Abandonada Chicago, entramos na vasta paisagem do sul norte-americano, que ganha uma dimensão protagonista. A justamente oscarizada fotografia do cubano Nestor Almendros (ao notável Haskell Wexler é creditada a fotografia adicional, mas este terá afirmado a autoria de mais de cinquenta por cento das imagens) demora-se tanto nas personagens quanto na natureza que se estende na propriedade do Agricultor, de quem nunca saberemos o nome, interpretado por Sam Shepard (o autor de “True West”, que veremos esta semana no Citemor). A vertente telúrica toma proporções quase bíblicas – até porque a trama evoca a história de Rute -, que as celebrações religiosas acentuam.
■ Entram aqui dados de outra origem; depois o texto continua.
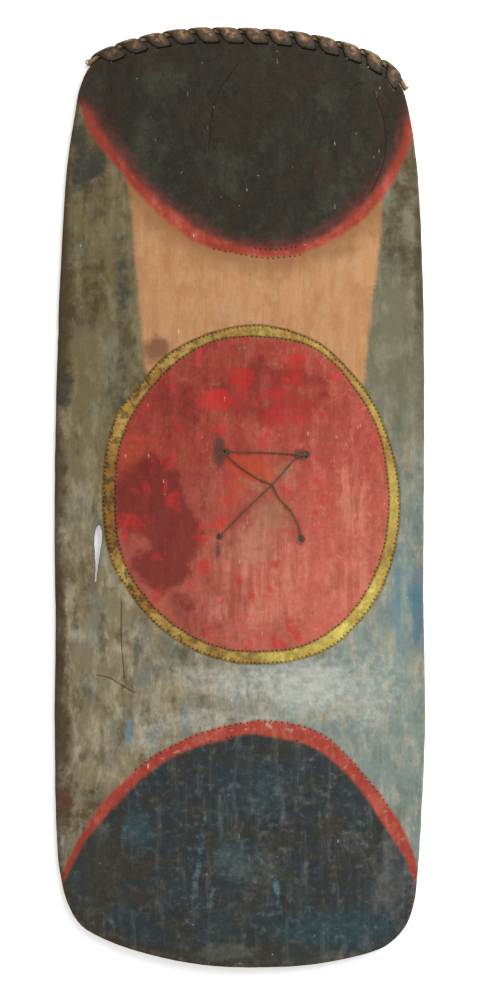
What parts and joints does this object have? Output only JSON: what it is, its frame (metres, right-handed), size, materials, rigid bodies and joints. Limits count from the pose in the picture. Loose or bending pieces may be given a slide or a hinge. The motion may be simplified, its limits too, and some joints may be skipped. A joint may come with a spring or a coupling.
{
  "type": "wooden war shield",
  "caption": "Tall body shield of one cambered wooden board, cane-whipped along its top edge, with a laced carrying cord and a painted face.",
  "frame": {"origin": "under the middle of the whole shield, in the plane that its back's two bearing strips lie on", "axes": "+X across the board to the viewer's right of the painted face, +Y to the whipped top edge, +Z out of the painted face"},
  "size_m": [0.6138, 1.55, 0.0358],
  "materials": {
    "painted_wood": "adzed wood with worn earth paints",
    "cane_core": "bare split cane",
    "cane_strip": "hand-polished brown cane skin",
    "bark_cord": "twisted bark fibre"
  },
  "bodies": {
    "root": {"board": "painted_wood", "rim_bundle": "cane_core", "rim_strip": "cane_strip", "carrying_cord": "bark_cord"}
  },
  "joints": []
}
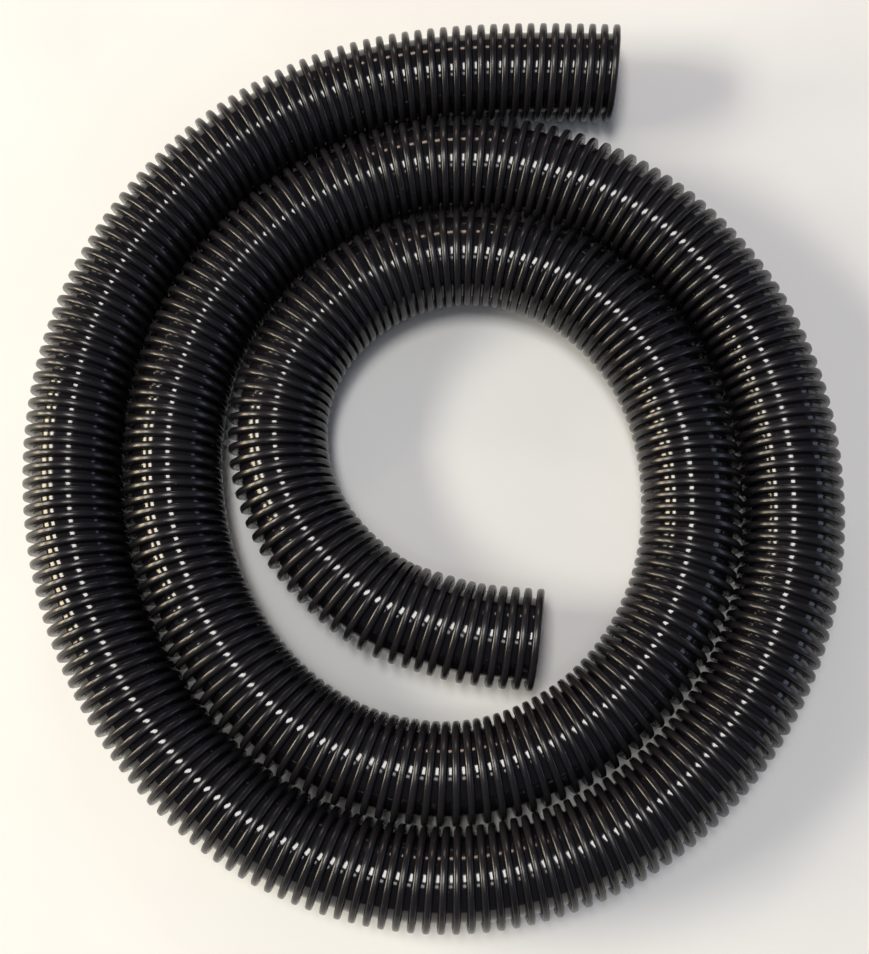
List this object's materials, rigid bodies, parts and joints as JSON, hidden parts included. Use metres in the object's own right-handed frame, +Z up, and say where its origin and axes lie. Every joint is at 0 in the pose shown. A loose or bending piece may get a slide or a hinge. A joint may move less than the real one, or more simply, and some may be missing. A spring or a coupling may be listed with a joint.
{
  "type": "ribbed vacuum hose",
  "caption": "Black spiral-ribbed vacuum hose with a smooth bore, cut square at both ends and laid in a flat coil.",
  "frame": {"origin": "on the floor, at the middle of the coil's bounding box", "axes": "+Z is up, +Y runs along the longer side of the flat coil towards the side with the outer end, and +X is the way the outer end points"},
  "size_m": [0.3972, 0.4476, 0.0486],
  "materials": {
    "hose_wall": "glossy black flexible plastic wall, seen as the floors of the grooves and inside the bore",
    "hose_ribs": "satin to glossy black flexible plastic bead with fine extrusion lines"
  },
  "bodies": {
    "coil": {"outer_flex_wall": "hose_wall", "outer_flex_ribs": "hose_ribs", "coil_wall_01": "hose_wall", "coil_wall_02": "hose_wall", "coil_wall_03": "hose_wall", "coil_wall_04": "hose_wall", "coil_wall_05": "hose_wall", "coil_wall_06": "hose_wall", "coil_wall_07": "hose_wall", "coil_wall_08": "hose_wall", "coil_wall_09": "hose_wall", "coil_wall_10": "hose_wall", "coil_wall_11": "hose_wall", "coil_wall_12": "hose_wall", "coil_ribs_01": "hose_ribs", "coil_ribs_02": "hose_ribs", "coil_ribs_03": "hose_ribs", "coil_ribs_04": "hose_ribs", "coil_ribs_05": "hose_ribs", "coil_ribs_06": "hose_ribs", "coil_ribs_07": "hose_ribs", "coil_ribs_08": "hose_ribs", "coil_ribs_09": "hose_ribs", "coil_ribs_10": "hose_ribs", "coil_ribs_11": "hose_ribs", "coil_ribs_12": "hose_ribs", "inner_flex_wall": "hose_wall", "inner_flex_ribs": "hose_ribs"},
    "outer_end": {"outer_tail_wall": "hose_wall", "outer_tail_ribs": "hose_ribs"},
    "inner_end": {"inner_tail_wall": "hose_wall", "inner_tail_ribs": "hose_ribs"}
  },
  "joints": [
    {"name": "outer_end_swing", "type": "hinge", "parent": "coil", "child": "outer_end", "pos_m": [-0.1611, 0.0505, 0.0243], "axis": [0, 0, 1], "range_deg": [0, 35], "deforming": ["outer_flex_wall", "outer_flex_ribs"]},
    {"name": "inner_end_lift", "type": "hinge", "parent": "coil", "child": "inner_end", "pos_m": [-0.059, -0.0086, 0.0243], "axis": [-1, 0, 0], "range_deg": [0, 30], "deforming": ["inner_flex_wall", "inner_flex_ribs"]}
  ]
}
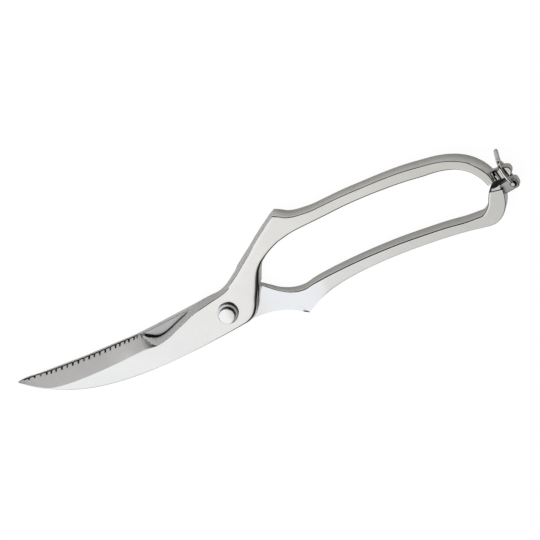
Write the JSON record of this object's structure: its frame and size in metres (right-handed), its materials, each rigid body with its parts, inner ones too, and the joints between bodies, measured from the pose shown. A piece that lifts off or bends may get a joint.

Linda diz-nos “Às vezes sinto-me muito velha, como se a minha vida tivesse acabado, como se já cá não estivesse.” Esta lonjura a partir da qual nos fala tem equivalência no olhar da câmara, não porque ela não se aproxime daquilo que mostra, mas porque integra tudo num todo maior do que cada uma das personagens. O que justifica também os parcos diálogos que nos são dados a ouvir, que muitas vezes deixa, ou de que se aproxima, a meio do seu curso. Já ouve quem falasse de uma câmara que aqui seria o olhar divino. O mais adequado seria talvez falar de uma câmara que, acompanhando o ponto de vista de Linda, se interessa menos pelas emoções e sentimentos dos elementos do trio amoroso, e mais pelo modo como Linda abarca as histórias dos adultos na sua percepção do mundo, pelo modo como o reorganiza em função dos eventos. 

 


Em “Dias do Paraíso”, perda maior do que a de vidas humanas é a da inocência. Sabem-no as duas personagens femininas, permitindo a extrapolação de as duas se equivalerem, sendo Linda a voz da inocência que Abby perde – ou será Abby a projecção da mulher que Linda será no término deste episódio? Com efeito, não assistimos a qualquer interacção de Linda com as outras personagens excepto uma amiga sem nome – uma amiga imaginária? e estará Linda a falar de si própria quando refere o que sente por aquela no final do filme? Não esqueçamos que Linda é a irmã que Abby não é.

 

É assim o cinema de Terrence Malick, permitindo todas as especulações sobre o seu universo elegíaco – para o que contribui a belíssima banda sonora de Ennio Morricone e as cordas de Leo Kottke.

 

Domingo que vem continuaremos a céu aberto, a paisagem é do Irão de Abbas Kiarostami e o pacto é de morte.